[Part of a data file]
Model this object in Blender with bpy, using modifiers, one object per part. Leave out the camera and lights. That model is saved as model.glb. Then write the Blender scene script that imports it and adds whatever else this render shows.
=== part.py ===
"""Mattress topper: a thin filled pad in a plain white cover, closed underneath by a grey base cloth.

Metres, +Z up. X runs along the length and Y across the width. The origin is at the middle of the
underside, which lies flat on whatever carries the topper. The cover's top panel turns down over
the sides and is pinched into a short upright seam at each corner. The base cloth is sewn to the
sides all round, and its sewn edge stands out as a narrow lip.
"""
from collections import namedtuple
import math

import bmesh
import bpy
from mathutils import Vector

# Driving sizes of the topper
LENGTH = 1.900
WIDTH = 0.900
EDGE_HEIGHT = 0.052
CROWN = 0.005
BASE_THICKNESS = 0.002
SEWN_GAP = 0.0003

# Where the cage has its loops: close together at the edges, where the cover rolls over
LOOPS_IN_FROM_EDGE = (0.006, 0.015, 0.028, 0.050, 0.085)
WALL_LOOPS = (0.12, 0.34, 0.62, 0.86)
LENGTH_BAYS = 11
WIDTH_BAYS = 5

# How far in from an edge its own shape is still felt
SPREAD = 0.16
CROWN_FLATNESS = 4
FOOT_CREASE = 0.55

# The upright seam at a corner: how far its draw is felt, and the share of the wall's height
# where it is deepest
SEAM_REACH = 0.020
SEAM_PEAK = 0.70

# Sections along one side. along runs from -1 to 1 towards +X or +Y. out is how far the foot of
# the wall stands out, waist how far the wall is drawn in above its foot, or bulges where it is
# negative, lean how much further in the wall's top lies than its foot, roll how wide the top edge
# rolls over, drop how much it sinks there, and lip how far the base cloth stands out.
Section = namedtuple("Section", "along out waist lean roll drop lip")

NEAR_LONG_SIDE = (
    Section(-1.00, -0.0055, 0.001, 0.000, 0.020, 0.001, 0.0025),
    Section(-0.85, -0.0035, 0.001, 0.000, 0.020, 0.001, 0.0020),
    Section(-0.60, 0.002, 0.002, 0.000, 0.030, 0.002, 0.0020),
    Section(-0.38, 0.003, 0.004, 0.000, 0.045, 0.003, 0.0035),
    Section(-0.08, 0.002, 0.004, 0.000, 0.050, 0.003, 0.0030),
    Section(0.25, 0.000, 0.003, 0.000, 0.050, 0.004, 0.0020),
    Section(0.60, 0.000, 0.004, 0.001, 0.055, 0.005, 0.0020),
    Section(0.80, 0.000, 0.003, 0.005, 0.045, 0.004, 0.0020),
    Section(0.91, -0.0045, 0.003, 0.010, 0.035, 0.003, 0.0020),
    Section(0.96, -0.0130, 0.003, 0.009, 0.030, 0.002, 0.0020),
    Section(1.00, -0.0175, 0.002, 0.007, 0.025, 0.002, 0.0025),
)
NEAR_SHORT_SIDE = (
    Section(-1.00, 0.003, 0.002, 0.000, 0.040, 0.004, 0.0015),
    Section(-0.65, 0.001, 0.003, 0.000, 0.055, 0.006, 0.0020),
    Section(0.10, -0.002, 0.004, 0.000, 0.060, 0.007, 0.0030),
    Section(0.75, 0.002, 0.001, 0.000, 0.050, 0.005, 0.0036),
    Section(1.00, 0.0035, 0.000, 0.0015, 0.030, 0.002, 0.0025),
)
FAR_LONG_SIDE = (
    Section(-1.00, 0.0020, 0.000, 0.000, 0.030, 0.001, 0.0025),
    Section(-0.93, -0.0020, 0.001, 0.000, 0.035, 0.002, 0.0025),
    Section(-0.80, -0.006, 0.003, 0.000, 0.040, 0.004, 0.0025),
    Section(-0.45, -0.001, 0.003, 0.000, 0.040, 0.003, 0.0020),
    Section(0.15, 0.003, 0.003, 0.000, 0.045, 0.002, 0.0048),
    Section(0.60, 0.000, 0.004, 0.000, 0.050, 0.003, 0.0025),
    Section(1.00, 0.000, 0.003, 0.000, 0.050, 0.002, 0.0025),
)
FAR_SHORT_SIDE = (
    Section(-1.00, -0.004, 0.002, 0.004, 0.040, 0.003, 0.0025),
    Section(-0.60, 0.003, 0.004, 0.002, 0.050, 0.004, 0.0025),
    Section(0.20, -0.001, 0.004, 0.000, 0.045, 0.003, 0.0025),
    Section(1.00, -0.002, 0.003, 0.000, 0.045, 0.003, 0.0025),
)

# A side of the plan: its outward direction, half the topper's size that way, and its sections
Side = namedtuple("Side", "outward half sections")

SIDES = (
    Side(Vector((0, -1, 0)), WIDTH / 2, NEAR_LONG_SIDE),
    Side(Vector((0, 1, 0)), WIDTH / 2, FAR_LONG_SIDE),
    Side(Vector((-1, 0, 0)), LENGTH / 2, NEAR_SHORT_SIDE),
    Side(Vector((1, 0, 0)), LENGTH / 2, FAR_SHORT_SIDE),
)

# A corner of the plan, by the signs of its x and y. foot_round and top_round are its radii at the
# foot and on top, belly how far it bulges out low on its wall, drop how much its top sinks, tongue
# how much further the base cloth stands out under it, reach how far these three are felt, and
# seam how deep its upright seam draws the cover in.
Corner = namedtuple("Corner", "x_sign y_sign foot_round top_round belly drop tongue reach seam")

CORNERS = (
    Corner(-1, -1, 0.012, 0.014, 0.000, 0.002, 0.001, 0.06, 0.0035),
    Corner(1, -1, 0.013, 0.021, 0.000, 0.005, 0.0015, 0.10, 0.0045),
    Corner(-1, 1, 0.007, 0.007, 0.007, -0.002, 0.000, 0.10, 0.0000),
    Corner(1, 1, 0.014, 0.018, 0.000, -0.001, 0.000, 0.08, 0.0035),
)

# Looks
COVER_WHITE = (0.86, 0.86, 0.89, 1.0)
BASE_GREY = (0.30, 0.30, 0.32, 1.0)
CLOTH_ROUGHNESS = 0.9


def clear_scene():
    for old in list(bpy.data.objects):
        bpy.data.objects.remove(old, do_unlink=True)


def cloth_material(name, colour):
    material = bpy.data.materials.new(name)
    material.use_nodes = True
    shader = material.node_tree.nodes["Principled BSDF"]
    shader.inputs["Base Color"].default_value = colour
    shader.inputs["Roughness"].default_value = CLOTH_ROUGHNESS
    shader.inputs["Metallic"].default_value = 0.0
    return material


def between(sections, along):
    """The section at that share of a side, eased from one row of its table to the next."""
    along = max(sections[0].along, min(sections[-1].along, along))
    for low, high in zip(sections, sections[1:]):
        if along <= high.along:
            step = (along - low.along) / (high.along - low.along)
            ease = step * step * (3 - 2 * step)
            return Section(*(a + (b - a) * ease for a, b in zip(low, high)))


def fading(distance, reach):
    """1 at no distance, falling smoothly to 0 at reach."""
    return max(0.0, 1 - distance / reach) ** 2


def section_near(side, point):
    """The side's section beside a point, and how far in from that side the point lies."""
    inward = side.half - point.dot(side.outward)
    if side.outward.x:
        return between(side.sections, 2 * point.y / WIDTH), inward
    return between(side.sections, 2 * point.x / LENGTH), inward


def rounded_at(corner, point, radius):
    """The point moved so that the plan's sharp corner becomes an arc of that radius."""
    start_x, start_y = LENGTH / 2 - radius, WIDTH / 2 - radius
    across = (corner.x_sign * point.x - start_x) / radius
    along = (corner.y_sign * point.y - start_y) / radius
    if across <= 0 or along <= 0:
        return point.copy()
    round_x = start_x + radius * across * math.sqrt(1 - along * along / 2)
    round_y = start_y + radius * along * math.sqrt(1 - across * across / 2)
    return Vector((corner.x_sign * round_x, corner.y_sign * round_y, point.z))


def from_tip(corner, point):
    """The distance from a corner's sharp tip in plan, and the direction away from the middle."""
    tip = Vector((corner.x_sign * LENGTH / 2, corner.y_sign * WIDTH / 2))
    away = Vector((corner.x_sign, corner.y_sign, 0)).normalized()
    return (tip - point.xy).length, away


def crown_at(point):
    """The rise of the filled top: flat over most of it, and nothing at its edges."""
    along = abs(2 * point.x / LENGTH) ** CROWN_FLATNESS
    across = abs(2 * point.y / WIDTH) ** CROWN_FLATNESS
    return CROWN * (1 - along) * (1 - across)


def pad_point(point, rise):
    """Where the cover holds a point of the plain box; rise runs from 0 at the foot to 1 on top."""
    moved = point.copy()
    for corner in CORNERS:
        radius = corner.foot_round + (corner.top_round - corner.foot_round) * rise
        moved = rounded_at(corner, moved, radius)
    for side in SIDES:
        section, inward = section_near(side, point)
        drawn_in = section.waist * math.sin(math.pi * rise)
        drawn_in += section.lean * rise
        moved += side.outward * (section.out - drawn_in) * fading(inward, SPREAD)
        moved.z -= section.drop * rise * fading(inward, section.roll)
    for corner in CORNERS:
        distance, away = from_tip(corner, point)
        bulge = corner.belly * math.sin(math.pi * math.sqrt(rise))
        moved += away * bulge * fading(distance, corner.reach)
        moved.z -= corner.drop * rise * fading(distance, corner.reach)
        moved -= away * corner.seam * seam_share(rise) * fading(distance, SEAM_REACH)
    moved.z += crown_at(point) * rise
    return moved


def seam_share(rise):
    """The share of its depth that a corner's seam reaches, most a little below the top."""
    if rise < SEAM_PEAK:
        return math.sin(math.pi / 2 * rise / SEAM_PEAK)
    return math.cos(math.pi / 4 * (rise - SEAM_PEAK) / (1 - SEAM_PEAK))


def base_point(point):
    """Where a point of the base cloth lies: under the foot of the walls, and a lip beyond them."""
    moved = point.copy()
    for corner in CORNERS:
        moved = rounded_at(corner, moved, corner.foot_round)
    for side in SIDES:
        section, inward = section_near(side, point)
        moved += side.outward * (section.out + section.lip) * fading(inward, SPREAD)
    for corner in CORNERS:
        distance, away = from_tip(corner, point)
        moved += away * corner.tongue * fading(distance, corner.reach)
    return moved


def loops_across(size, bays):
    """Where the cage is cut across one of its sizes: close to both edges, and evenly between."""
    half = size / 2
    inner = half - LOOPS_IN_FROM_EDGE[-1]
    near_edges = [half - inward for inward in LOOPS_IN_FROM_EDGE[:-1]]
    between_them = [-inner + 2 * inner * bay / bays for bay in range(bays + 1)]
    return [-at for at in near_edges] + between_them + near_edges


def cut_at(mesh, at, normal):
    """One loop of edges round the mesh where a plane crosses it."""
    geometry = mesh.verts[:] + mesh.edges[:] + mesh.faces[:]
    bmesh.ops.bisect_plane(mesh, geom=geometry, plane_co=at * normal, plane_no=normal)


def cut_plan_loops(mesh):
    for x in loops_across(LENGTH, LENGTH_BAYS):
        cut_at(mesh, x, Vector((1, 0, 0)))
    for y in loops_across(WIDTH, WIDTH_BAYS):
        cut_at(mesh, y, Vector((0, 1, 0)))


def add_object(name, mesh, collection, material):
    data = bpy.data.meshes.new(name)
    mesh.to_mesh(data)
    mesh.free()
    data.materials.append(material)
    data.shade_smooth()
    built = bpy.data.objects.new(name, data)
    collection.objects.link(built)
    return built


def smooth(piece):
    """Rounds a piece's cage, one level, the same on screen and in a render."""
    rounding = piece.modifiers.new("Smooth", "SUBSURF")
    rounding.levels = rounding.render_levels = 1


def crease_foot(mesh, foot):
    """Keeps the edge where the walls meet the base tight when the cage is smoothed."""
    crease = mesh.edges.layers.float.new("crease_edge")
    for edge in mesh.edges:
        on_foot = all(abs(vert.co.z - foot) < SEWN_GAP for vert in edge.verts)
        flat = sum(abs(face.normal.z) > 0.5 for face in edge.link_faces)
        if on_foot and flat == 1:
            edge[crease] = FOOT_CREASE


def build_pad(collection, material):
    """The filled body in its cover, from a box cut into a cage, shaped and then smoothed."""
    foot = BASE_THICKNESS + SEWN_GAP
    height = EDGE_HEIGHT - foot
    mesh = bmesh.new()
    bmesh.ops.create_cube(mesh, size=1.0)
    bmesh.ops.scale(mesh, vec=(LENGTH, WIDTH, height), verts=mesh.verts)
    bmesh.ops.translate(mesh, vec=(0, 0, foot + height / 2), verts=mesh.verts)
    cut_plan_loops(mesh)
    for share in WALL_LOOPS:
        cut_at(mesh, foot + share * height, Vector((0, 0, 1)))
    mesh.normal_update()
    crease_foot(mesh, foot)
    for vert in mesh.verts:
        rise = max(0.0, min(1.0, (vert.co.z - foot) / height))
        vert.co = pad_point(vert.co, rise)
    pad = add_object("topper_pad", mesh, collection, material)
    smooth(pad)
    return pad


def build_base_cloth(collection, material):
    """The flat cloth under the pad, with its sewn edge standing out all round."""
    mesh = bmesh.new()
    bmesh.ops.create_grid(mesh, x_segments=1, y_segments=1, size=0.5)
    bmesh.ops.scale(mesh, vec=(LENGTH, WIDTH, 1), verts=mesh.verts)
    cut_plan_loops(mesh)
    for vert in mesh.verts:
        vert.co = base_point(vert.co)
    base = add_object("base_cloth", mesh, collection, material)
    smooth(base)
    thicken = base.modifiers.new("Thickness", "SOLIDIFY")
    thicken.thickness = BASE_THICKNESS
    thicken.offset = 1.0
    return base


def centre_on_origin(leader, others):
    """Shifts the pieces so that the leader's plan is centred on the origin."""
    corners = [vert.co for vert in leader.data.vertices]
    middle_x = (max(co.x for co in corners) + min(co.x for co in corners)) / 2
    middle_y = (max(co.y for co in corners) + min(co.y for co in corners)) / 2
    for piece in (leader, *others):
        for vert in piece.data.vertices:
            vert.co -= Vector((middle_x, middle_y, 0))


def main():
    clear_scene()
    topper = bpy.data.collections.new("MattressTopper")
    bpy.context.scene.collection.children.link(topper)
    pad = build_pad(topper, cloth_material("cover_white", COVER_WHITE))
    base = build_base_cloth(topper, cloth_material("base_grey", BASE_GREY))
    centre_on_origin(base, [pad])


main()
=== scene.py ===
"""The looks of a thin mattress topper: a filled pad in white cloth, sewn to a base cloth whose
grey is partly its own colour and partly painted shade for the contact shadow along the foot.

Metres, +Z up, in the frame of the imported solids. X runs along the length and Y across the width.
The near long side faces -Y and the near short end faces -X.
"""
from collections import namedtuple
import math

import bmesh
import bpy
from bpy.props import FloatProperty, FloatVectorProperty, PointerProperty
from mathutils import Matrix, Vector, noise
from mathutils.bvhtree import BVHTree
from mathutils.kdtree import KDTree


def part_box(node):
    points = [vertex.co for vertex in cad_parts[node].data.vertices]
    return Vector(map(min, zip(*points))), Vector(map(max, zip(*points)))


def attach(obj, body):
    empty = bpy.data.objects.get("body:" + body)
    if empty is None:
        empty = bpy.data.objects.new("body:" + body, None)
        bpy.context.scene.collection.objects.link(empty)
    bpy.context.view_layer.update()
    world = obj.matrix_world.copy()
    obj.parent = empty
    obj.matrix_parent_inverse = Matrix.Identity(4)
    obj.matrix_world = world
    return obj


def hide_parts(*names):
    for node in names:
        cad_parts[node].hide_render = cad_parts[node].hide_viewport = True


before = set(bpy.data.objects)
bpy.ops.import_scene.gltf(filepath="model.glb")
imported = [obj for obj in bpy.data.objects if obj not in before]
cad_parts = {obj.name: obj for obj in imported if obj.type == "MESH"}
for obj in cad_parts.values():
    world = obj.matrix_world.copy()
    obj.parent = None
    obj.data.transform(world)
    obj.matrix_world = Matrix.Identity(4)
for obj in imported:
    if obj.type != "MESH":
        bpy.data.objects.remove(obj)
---
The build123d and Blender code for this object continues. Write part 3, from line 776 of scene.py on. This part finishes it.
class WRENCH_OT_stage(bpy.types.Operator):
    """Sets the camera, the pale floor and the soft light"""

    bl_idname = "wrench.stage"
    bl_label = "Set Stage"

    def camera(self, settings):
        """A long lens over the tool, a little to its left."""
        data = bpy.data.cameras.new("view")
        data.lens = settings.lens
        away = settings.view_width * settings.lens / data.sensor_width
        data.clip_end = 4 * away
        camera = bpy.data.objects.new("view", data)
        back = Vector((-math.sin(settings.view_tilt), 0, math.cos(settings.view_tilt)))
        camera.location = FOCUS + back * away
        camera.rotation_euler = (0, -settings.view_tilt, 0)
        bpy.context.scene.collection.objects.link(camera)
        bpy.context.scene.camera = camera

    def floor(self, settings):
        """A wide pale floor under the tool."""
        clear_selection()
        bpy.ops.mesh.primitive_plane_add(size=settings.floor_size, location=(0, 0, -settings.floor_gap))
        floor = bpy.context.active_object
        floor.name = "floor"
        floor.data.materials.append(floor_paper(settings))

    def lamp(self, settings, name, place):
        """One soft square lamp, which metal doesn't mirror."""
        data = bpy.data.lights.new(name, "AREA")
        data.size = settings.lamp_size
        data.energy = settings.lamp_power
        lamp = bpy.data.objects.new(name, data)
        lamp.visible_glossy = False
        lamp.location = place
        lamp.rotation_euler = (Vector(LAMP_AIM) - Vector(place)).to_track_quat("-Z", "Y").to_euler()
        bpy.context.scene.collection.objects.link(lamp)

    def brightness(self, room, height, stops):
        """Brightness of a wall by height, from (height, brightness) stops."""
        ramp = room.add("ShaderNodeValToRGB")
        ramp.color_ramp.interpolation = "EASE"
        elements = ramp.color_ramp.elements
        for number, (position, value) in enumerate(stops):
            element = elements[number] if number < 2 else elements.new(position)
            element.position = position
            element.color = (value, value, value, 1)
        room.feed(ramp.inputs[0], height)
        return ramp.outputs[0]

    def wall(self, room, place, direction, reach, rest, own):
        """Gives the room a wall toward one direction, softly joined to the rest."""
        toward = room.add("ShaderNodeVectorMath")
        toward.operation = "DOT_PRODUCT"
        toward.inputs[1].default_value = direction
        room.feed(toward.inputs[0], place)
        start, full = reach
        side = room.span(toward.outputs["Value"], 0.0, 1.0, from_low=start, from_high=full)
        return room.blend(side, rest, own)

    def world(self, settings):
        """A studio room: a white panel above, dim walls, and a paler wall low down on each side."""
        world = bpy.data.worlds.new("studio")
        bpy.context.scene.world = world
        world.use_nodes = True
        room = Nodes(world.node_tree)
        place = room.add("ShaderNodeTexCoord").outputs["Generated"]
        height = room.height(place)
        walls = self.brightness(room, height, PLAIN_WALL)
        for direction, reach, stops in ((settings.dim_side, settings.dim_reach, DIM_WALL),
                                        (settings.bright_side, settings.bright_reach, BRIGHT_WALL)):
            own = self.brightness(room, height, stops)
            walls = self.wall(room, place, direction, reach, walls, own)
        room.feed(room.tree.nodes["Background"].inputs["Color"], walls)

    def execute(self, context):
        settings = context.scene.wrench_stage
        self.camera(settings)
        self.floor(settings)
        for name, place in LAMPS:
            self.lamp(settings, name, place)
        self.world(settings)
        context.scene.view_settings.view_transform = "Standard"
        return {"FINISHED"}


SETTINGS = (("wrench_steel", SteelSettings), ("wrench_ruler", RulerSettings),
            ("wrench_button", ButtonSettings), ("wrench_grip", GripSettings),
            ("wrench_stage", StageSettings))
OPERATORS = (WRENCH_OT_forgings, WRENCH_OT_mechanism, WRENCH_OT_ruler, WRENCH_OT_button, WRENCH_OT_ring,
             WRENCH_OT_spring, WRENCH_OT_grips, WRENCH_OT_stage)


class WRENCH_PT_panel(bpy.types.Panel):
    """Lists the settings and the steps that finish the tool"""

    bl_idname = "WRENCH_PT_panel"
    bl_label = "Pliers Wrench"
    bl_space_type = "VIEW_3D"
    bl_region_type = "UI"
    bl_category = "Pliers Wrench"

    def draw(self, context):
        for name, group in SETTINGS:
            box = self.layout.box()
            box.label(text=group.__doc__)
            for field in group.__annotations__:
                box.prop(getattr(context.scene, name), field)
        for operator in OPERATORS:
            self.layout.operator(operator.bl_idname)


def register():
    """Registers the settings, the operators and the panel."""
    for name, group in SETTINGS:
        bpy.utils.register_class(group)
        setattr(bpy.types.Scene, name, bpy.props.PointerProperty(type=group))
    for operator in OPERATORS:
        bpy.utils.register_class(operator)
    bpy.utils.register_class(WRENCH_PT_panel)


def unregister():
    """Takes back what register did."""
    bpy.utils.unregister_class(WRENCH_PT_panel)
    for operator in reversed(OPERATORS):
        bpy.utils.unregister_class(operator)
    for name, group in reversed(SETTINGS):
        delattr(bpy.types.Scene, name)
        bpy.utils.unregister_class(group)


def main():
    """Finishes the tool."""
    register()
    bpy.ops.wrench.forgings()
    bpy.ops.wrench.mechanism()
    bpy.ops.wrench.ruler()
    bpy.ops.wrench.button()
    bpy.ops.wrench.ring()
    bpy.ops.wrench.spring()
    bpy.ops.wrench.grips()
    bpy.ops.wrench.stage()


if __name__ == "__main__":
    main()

- [Stated problem] Retype exactly what runs from the line containing "corners = [vert.co" through the line containing "before = set(bpy.data.objects)", both lines included, and stop there.

- [The output]
    corners = [vert.co for vert in leader.data.vertices]
    middle_x = (max(co.x for co in corners) + min(co.x for co in corners)) / 2
    middle_y = (max(co.y for co in corners) + min(co.y for co in corners)) / 2
    for piece in (leader, *others):
        for vert in piece.data.vertices:
            vert.co -= Vector((middle_x, middle_y, 0))


def main():
    clear_scene()
    topper = bpy.data.collections.new("MattressTopper")
    bpy.context.scene.collection.children.link(topper)
    pad = build_pad(topper, cloth_material("cover_white", COVER_WHITE))
    base = build_base_cloth(topper, cloth_material("base_grey", BASE_GREY))
    centre_on_origin(base, [pad])


main()
=== scene.py ===
"""The looks of a thin mattress topper: a filled pad in white cloth, sewn to a base cloth whose
grey is partly its own colour and partly painted shade for the contact shadow along the foot.

Metres, +Z up, in the frame of the imported solids. X runs along the length and Y across the width.
The near long side faces -Y and the near short end faces -X.
"""
from collections import namedtuple
import math

import bmesh
import bpy
from bpy.props import FloatProperty, FloatVectorProperty, PointerProperty
from mathutils import Matrix, Vector, noise
from mathutils.bvhtree import BVHTree
from mathutils.kdtree import KDTree


def part_box(node):
    points = [vertex.co for vertex in cad_parts[node].data.vertices]
    return Vector(map(min, zip(*points))), Vector(map(max, zip(*points)))


def attach(obj, body):
    empty = bpy.data.objects.get("body:" + body)
    if empty is None:
        empty = bpy.data.objects.new("body:" + body, None)
        bpy.context.scene.collection.objects.link(empty)
    bpy.context.view_layer.update()
    world = obj.matrix_world.copy()
    obj.parent = empty
    obj.matrix_parent_inverse = Matrix.Identity(4)
    obj.matrix_world = world
    return obj


def hide_parts(*names):
    for node in names:
        cad_parts[node].hide_render = cad_parts[node].hide_viewport = True


before = set(bpy.data.objects)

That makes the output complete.